Dazu, dass sich einige nicht mehr im Forum melden: Immerhin muss man ja in der Lage sein, seinen Internetanschluss finanzieren zu können. Wer aber alles verspielt hat, dem geht auch diese Möglichkeit verloren. Die hier Versammelten haben es geschafft, ihre Telefonrechungen pünktlich zu bezahlen. Das ist ja schließlich auch etwas Positives!
Grüße von mumey

Chris
06.04.2005, 23:18
Hallo Karl,
Danke für die Mühe, die Du dir mit dem Artikel gemacht hast,
sehr informativ.
Ich kann nur sagen,die ganzen Informationen sind schön und gut ,damit kann ich mir nur bestätigen,dasß ich wirklich krank bin, selbstdiagnosen sind allein aber schwierig.

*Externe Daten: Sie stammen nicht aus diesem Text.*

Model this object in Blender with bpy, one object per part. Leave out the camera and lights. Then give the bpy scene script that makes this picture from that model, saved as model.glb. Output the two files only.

Auch bin ich nicht der Meinung, das Du als Actionspieler eine gänzlich andere Selbsthilfegruppe brauchst.
Ich zähle mich ja auch dazu und sie, die Gruppe hat mich vor größeren Schulden bewahrt.
Kapiert habe ich erst wirklich, was mit mir los ist, durch einen heftigsten Absturz letzten Winter auch voll depressiv
,da half auch keine "Aktion", mehr ,sie machte alles nur noch schlimmer, weil ich absolut nicht mehr auch mit Gewinnen,aufhören konnte bis garantiert alles weg war.
Als dann 2 Mieten dann auch noch weg waren,hats gereicht,
ich bin zum Glück halbwegs nüchtern geworden, und will
es zum Verrecken auch bleiben.
Sagen in der Gruppe ,ich will nicht mehr reichte nicht,
es muß erst das ganze Bewußtsein sich verändern!!Und das Verhalten.
Den Rest hoffe ich jetzt in der Therapie zu bewältigen,die bald anfängt. Das eigentliche Leben ist nur durch GAme over
möglich, das merkst Du sicher auch. Wie siehst Du das für Dich?